● Stated goal
Would you copy out the whole listing exactly as given?

========================

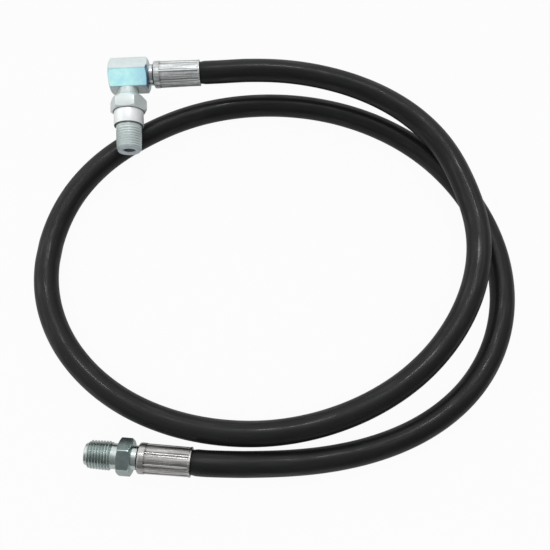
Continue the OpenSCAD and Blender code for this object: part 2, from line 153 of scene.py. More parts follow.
def weld(mesh, same_place=2e-6, no_length=1e-7):
    """Joins points at the same place, drops faces without area and turns all faces outward."""
    bm = bmesh.new()
    bm.from_mesh(mesh)
    bmesh.ops.remove_doubles(bm, verts=bm.verts, dist=same_place)
    bmesh.ops.dissolve_degenerate(bm, edges=bm.edges, dist=no_length)
    bmesh.ops.recalc_face_normals(bm, faces=bm.faces)
    bm.to_mesh(mesh)
    bm.free()


def new_piece(name, shape, look, body, cad_node, painted_light_and_oil=None, sharp=30):
    """A visible piece that takes the place of a CAD node, smooth except at its sharp edges.

    shape is the points, the faces and the points in the piece's own coordinates. The marks are above 0
    on edges and ridges that get painted light, and below 0 where painted shade goes, with oil in thread
    grooves. The materials read the last two.
    """
    points, faces, local = shape
    mesh = new_mesh(name, points, faces)
    layer = mesh.attributes.new("local", "FLOAT_VECTOR", "POINT")
    layer.data.foreach_set("vector", np.asarray(local, dtype=np.float32).ravel())
    if painted_light_and_oil is not None:
        layer = mesh.attributes.new("painted_light_and_oil", "FLOAT", "POINT")
        layer.data.foreach_set("value", np.asarray(painted_light_and_oil, dtype=np.float32))
    weld(mesh)
    mesh.polygons.foreach_set("use_smooth", [True] * len(mesh.polygons))
    mesh.set_sharp_from_angle(angle=math.radians(sharp))
    mesh.materials.append(look)
    made = in_scene(name, mesh)
    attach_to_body(made, body)
    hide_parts(cad_node)
    return made


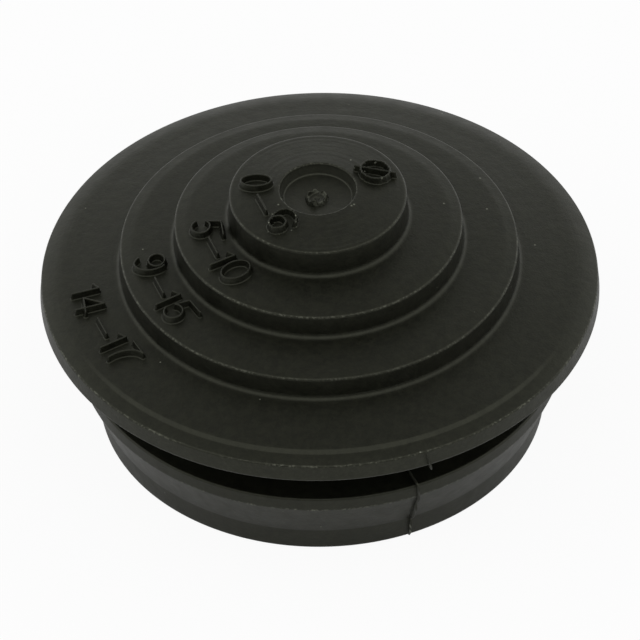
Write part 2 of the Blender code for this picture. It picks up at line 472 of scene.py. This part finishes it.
# %% Digits
DIGITS = {
    "0": [bow(0.00, 0.00, 0.32, 0.51, 0, CIRCLE)],
    "1": [line(0.00, -0.46, 0.00, 0.42), line(0.00, 0.42, -0.25, 0.28)],
    "4": [line(0.14, -0.48, 0.14, 0.45), line(0.14, 0.45, -0.34, -0.16), line(-0.34, -0.16, 0.34, -0.20)],
    "5": [line(-0.20, 0.50, 0.45, 0.50), line(-0.20, 0.50, -0.33, 0.02),
          bow(-0.10, -0.19, 0.31, 0.31, 138, -155)],
    "6": [bow(0.00, -0.22, 0.28, 0.27, 0, CIRCLE), bow(0.09, 0.03, 0.40, 0.41, 215, 10)],
    "7": [line(-0.33, 0.50, 0.33, 0.50), bow(0.50, -0.35, 0.72, 0.88, 104, 190)],
    "9": [bow(-0.02, 0.25, 0.29, 0.27, 0, CIRCLE), bow(0.02, 0.05, 0.39, 0.55, 50, -135)],
    "-": [line(-0.41, 0.00, 0.41, 0.00)],
    "diameter": [bow(0.00, 0.00, 0.48, 0.48, 0, CIRCLE), line(-0.33, -0.57, 0.33, 0.57)],
}
print("strokes of each digit:", {digit: len(strokes) for digit, strokes in DIGITS.items()})

# %% Place a digit
ROW_FACES = radians(200)
ROW_UP = -np.array([np.cos(ROW_FACES), np.sin(ROW_FACES)])
ROW_RIGHT = np.array([ROW_UP[1], -ROW_UP[0]])
LOWER = 0.985            # height of each stroke, as a share of the stroke before: no two tops coincide


def digit_walls(digit, across, up, lean, width=1.0, ragged=0.0):
    """The walls of one digit, with its middle at (across, up) mm on the row and its top leaning right. The
    numbers ragged and width are the depth of a rough wall's ribs in mm and a factor on the digit's width."""
    lean = radians(lean)
    right = ROW_RIGHT * np.cos(lean) - ROW_UP * np.sin(lean)
    upward = ROW_UP * np.cos(lean) + ROW_RIGHT * np.sin(lean)
    middle = ROW_RIGHT * across * MM + ROW_UP * up * MM
    walls = []
    for index, (path, ring) in enumerate(DIGITS[digit]):
        placed = middle + DIGIT_HEIGHT * (width * path[:, :1] * right + path[:, 1:] * upward)
        walls.append(wall(placed, ring, LOWER ** index, ragged * MM))
    return walls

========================

● Task response
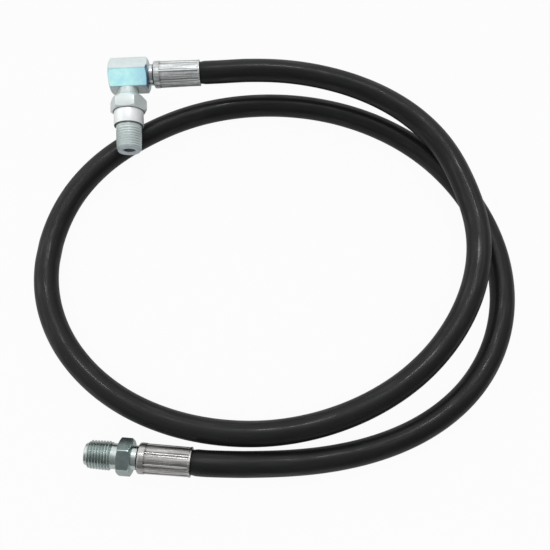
Continue the OpenSCAD and Blender code for this object: part 2, from line 153 of scene.py. More parts follow.
def weld(mesh, same_place=2e-6, no_length=1e-7):
    """Joins points at the same place, drops faces without area and turns all faces outward."""
    bm = bmesh.new()
    bm.from_mesh(mesh)
    bmesh.ops.remove_doubles(bm, verts=bm.verts, dist=same_place)
    bmesh.ops.dissolve_degenerate(bm, edges=bm.edges, dist=no_length)
    bmesh.ops.recalc_face_normals(bm, faces=bm.faces)
    bm.to_mesh(mesh)
    bm.free()


def new_piece(name, shape, look, body, cad_node, painted_light_and_oil=None, sharp=30):
    """A visible piece that takes the place of a CAD node, smooth except at its sharp edges.

    shape is the points, the faces and the points in the piece's own coordinates. The marks are above 0
    on edges and ridges that get painted light, and below 0 where painted shade goes, with oil in thread
    grooves. The materials read the last two.
    """
    points, faces, local = shape
    mesh = new_mesh(name, points, faces)
    layer = mesh.attributes.new("local", "FLOAT_VECTOR", "POINT")
    layer.data.foreach_set("vector", np.asarray(local, dtype=np.float32).ravel())
    if painted_light_and_oil is not None:
        layer = mesh.attributes.new("painted_light_and_oil", "FLOAT", "POINT")
        layer.data.foreach_set("value", np.asarray(painted_light_and_oil, dtype=np.float32))
    weld(mesh)
    mesh.polygons.foreach_set("use_smooth", [True] * len(mesh.polygons))
    mesh.set_sharp_from_angle(angle=math.radians(sharp))
    mesh.materials.append(look)
    made = in_scene(name, mesh)
    attach_to_body(made, body)
    hide_parts(cad_node)
    return made


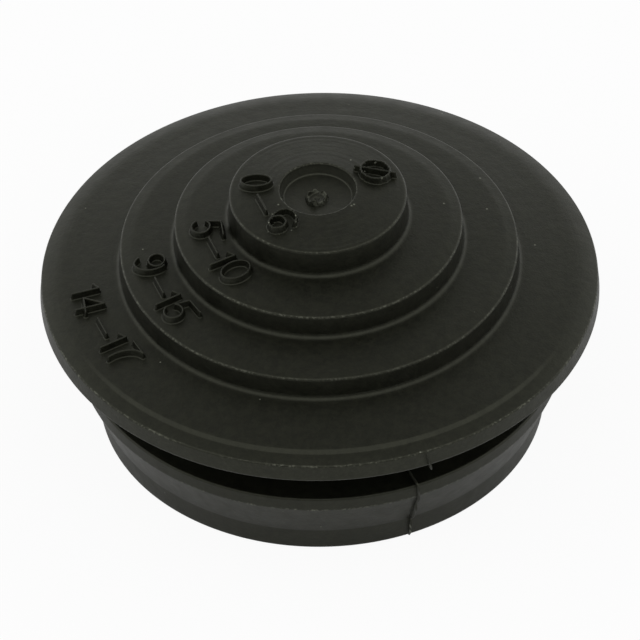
Write part 2 of the Blender code for this picture. It picks up at line 472 of scene.py. This part finishes it.
# %% Digits
DIGITS = {
    "0": [bow(0.00, 0.00, 0.32, 0.51, 0, CIRCLE)],
    "1": [line(0.00, -0.46, 0.00, 0.42), line(0.00, 0.42, -0.25, 0.28)],
    "4": [line(0.14, -0.48, 0.14, 0.45), line(0.14, 0.45, -0.34, -0.16), line(-0.34, -0.16, 0.34, -0.20)],
    "5": [line(-0.20, 0.50, 0.45, 0.50), line(-0.20, 0.50, -0.33, 0.02),
          bow(-0.10, -0.19, 0.31, 0.31, 138, -155)],
    "6": [bow(0.00, -0.22, 0.28, 0.27, 0, CIRCLE), bow(0.09, 0.03, 0.40, 0.41, 215, 10)],
    "7": [line(-0.33, 0.50, 0.33, 0.50), bow(0.50, -0.35, 0.72, 0.88, 104, 190)],
    "9": [bow(-0.02, 0.25, 0.29, 0.27, 0, CIRCLE), bow(0.02, 0.05, 0.39, 0.55, 50, -135)],
    "-": [line(-0.41, 0.00, 0.41, 0.00)],
    "diameter": [bow(0.00, 0.00, 0.48, 0.48, 0, CIRCLE), line(-0.33, -0.57, 0.33, 0.57)],
}
print("strokes of each digit:", {digit: len(strokes) for digit, strokes in DIGITS.items()})

# %% Place a digit
ROW_FACES = radians(200)
ROW_UP = -np.array([np.cos(ROW_FACES), np.sin(ROW_FACES)])
ROW_RIGHT = np.array([ROW_UP[1], -ROW_UP[0]])
LOWER = 0.985            # height of each stroke, as a share of the stroke before: no two tops coincide


def digit_walls(digit, across, up, lean, width=1.0, ragged=0.0):
    """The walls of one digit, with its middle at (across, up) mm on the row and its top leaning right. The
    numbers ragged and width are the depth of a rough wall's ribs in mm and a factor on the digit's width."""
    lean = radians(lean)
    right = ROW_RIGHT * np.cos(lean) - ROW_UP * np.sin(lean)
    upward = ROW_UP * np.cos(lean) + ROW_RIGHT * np.sin(lean)
    middle = ROW_RIGHT * across * MM + ROW_UP * up * MM
    walls = []
    for index, (path, ring) in enumerate(DIGITS[digit]):
        placed = middle + DIGIT_HEIGHT * (width * path[:, :1] * right + path[:, 1:] * upward)
        walls.append(wall(placed, ring, LOWER ** index, ragged * MM))
    return walls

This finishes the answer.